* [Exercise]: Repeat, exactly, the run of lines that opens with the line containing "doc.recompute()" and closes with the line containing "if empty is", and leave all other lines out.

* [Material]:
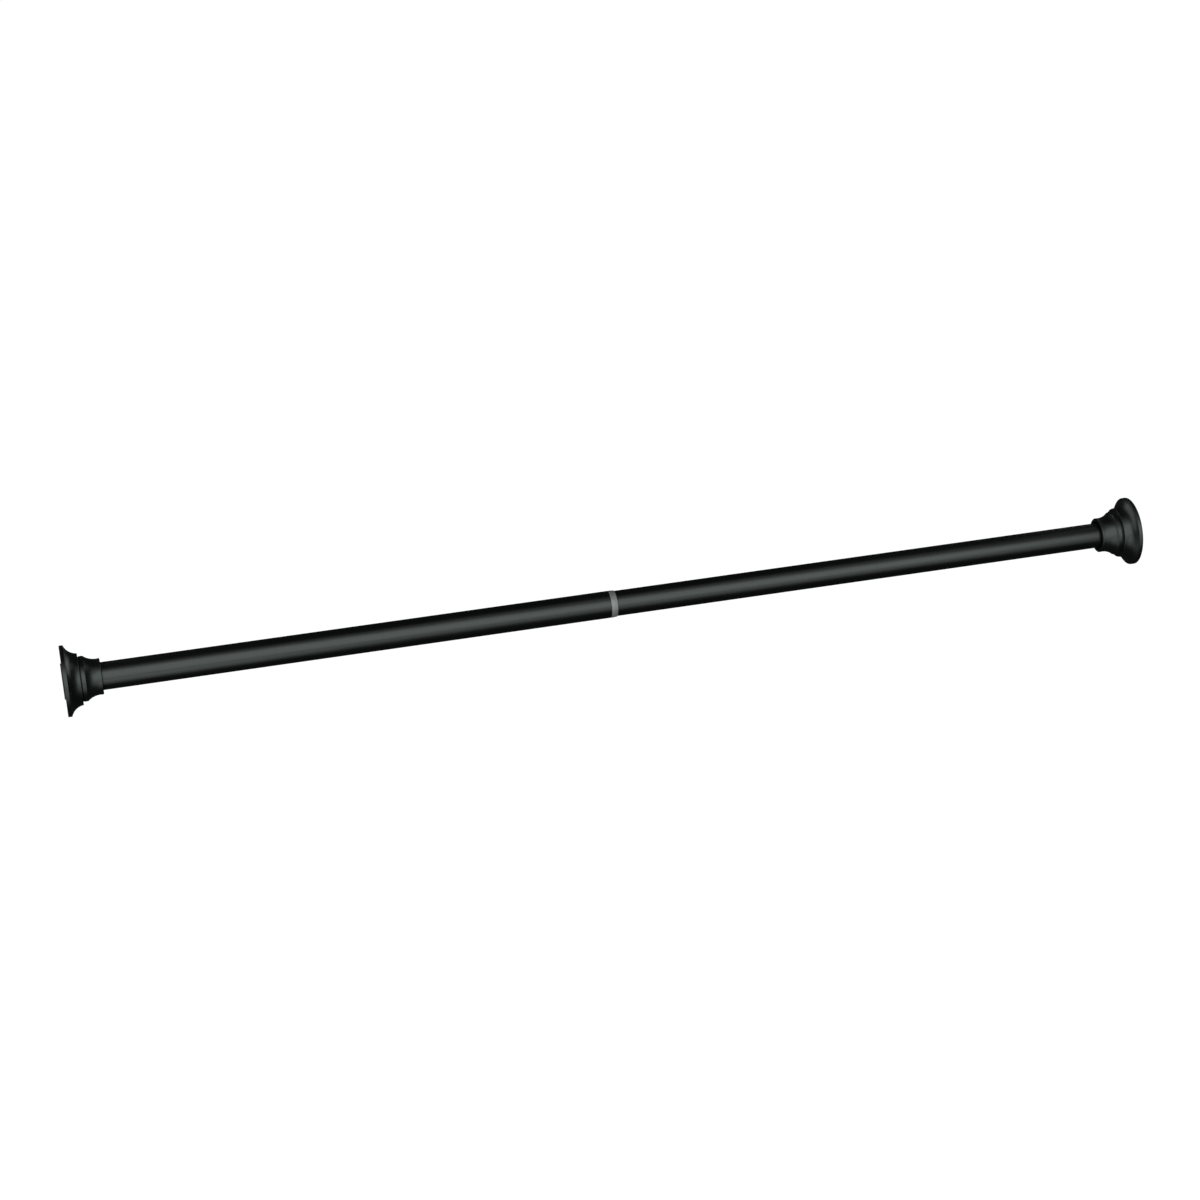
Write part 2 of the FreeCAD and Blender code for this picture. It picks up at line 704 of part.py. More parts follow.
def make_pieces(doc, sizes):
    """Every piece, set in its place along the rod."""
    tube_start = sizes.pad_thickness + sizes.plug_flange
    ring_shoulder = sizes.outer_section_length - sizes.ring_face_width
    inner_start = sizes.outer_section_length - sizes.tube_overlap
    inner_end = sizes.rod_length - tube_start
    pieces = []

    def add(body, along, flipped=False, height=None):
        place(body, along, flipped, height)
        pieces.append(body)

    # Outer section
    length = ring_shoulder - tube_start
    add(make_tube(doc, "outer_tube", sizes.outer_tube_radius, sizes.outer_tube_wall, length), tube_start)
    add(make_trim_ring(doc, sizes), ring_shoulder - sizes.ring_skirt_length)
    add(make_foot(doc, "left_foot", sizes, sizes.outer_tube_radius), ZERO)
    plug = make_end_plug(doc, "left_end_plug", sizes, sizes.outer_tube_radius, sizes.outer_bore)
    add(plug, sizes.pad_thickness)

    # Twist lock and spring, from the inner tube's mouth both ways
    washer_start = inner_start + sizes.spring_washer_setback
    spring_start = washer_start + sizes.spring_washer_thickness
    seat_start = spring_start + sizes.spring_length
    stop_start = seat_start + sizes.seat_length + sizes.face_gap
    spindle_reach = sizes.spindle_flange_width * 2 + sizes.glide_width + sizes.face_gap * 2
    spindle_start = inner_start - sizes.spring_travel - sizes.spindle_free_gap - spindle_reach
    neck = washer_start - spindle_start - spindle_reach
    hexagon = stop_start - washer_start
    pin_end = spindle_start - sizes.cam_width - sizes.face_gap * 2
    screw_start = pin_end - sizes.cam_washer_thickness - sizes.screw_head_thickness
    add(make_lock_spindle(doc, sizes, neck, hexagon), spindle_start)
    glide_start = spindle_start + sizes.spindle_flange_width + sizes.face_gap
    add(make_glide_ring(doc, sizes), glide_start)
    add(make_lock_cam(doc, sizes), pin_end + sizes.face_gap)
    hole = sizes.screw_radius + sizes.push_gap
    washer = make_washer(doc, "cam_washer", sizes.cam_washer_radius, hole, sizes.cam_washer_thickness)
    add(washer, pin_end - sizes.cam_washer_thickness, height=sizes.cam_offset)
    add(make_cam_screw(doc, sizes), screw_start, height=sizes.cam_offset)
    add(make_spring_washer(doc, sizes), washer_start)
    add(make_spring(doc, sizes), spring_start + sizes.face_gap)
    add(make_spring_seat(doc, sizes), seat_start)
    hole = sizes.thread_radius + sizes.push_gap
    washer = make_washer(doc, "stop_washer", sizes.stop_washer_radius, hole, sizes.stop_washer_thickness)
    add(washer, stop_start)
    add(make_stop_nut(doc, sizes), stop_start + sizes.stop_washer_thickness)

    # Inner section
    crimp = (seat_start + sizes.seat_length / 2 - inner_start, sizes.crimp_depth, sizes.crimp_width)
    length = inner_end - inner_start
    radius = sizes.inner_tube_radius
    add(make_tube(doc, "inner_tube", radius, sizes.inner_tube_wall, length, crimp), inner_start)
    plug = make_end_plug(doc, "right_end_plug", sizes, sizes.inner_tube_radius, sizes.inner_bore)
    add(plug, sizes.rod_length - sizes.pad_thickness, flipped=True)
    add(make_foot(doc, "right_foot", sizes, sizes.inner_tube_radius), sizes.rod_length, flipped=True)

    # Covers and their grip rings
    ring_place = (
        sizes.cap_setback
        + sizes.cap_length
        - sizes.grip_groove_setback
        - sizes.grip_groove_width
        + sizes.face_gap
    )
    add(make_cap(doc, "left_cap", sizes), sizes.cap_setback)
    add(make_grip_ring(doc, "left_grip_ring", sizes, sizes.outer_tube_radius), ring_place)
    add(make_cap(doc, "right_cap", sizes), sizes.rod_length - sizes.cap_setback, flipped=True)
    ring = make_grip_ring(doc, "right_grip_ring", sizes, sizes.inner_tube_radius)
    add(ring, sizes.rod_length - ring_place, flipped=True)
    return pieces


def check(doc, pieces):
    """Stop unless every object worked and every piece is one valid solid."""
    for thing in doc.Objects:
        if "Invalid" in thing.State or "Error" in thing.State:
            raise RuntimeError(f"{thing.Name} failed: {thing.State}")
    for body in pieces:
        shape = body.Shape
        if shape.isNull() or not shape.isValid() or len(shape.Solids) != 1:
            raise RuntimeError(f"{body.Label} isn't one valid solid")


doc = FreeCAD.newDocument("tension_rod")
sizes = write_sheet(doc)
pieces = make_pieces(doc, sizes)
doc.recompute()
check(doc, pieces)
os.makedirs("parts", exist_ok=True)
for body in pieces:
    body.Shape.exportStep(f"parts/{body.Label}.step")
    box = body.Shape.optimalBoundingBox()
    print(f"{body.Label}: x {box.XMin:.2f} to {box.XMax:.2f}, volume {body.Shape.Volume:.1f} mm3")
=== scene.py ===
"""The looks of a spring tension rod: black tubes and covers, a grey mouth ring and the works inside."""

import json
import math

import bmesh
import bpy
from mathutils import Matrix, Vector


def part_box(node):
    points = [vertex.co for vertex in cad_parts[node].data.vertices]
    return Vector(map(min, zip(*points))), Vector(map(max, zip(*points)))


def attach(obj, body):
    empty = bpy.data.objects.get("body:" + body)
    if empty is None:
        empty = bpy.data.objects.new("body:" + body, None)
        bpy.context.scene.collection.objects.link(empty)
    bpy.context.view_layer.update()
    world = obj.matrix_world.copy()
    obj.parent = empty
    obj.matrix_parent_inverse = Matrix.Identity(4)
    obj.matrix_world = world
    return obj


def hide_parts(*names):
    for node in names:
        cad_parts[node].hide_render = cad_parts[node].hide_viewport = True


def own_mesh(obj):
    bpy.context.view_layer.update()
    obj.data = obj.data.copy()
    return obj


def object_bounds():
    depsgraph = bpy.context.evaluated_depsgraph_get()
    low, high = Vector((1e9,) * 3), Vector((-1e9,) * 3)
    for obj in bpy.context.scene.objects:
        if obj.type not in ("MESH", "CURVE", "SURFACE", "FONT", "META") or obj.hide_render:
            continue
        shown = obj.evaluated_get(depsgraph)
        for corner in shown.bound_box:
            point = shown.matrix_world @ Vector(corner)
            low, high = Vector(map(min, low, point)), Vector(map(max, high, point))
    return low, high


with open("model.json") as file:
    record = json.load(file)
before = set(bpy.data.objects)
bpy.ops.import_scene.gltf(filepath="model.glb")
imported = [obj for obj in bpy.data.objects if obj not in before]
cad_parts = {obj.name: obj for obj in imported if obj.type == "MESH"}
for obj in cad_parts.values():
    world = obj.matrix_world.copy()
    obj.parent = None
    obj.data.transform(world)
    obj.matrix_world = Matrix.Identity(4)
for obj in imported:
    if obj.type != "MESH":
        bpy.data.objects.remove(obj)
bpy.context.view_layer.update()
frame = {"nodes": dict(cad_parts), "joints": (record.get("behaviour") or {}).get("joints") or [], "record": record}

MM = 0.001

# The photograph's view
CAMERA_PLACE = Vector((0.00086, -1.99042, 1.41861))
CAMERA_AZIMUTH = 13.971
CAMERA_ELEVATION = 34.549
CAMERA_LENS = 80.264
CAMERA_SENSOR = 36.0

# Segments round a turned piece, and steps along its rounded corners and arcs
COVER_SEGMENTS = 192
TUBE_SEGMENTS = 128
CORNER_STEPS = 4
COVE_STEPS = 20

# Share of an outline's side that a rounded corner may take
CORNER_REACH = 0.48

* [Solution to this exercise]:
doc.recompute()
check(doc, pieces)
os.makedirs("parts", exist_ok=True)
for body in pieces:
    body.Shape.exportStep(f"parts/{body.Label}.step")
    box = body.Shape.optimalBoundingBox()
    print(f"{body.Label}: x {box.XMin:.2f} to {box.XMax:.2f}, volume {body.Shape.Volume:.1f} mm3")
=== scene.py ===
"""The looks of a spring tension rod: black tubes and covers, a grey mouth ring and the works inside."""

import json
import math

import bmesh
import bpy
from mathutils import Matrix, Vector


def part_box(node):
    points = [vertex.co for vertex in cad_parts[node].data.vertices]
    return Vector(map(min, zip(*points))), Vector(map(max, zip(*points)))


def attach(obj, body):
    empty = bpy.data.objects.get("body:" + body)
    if empty is None:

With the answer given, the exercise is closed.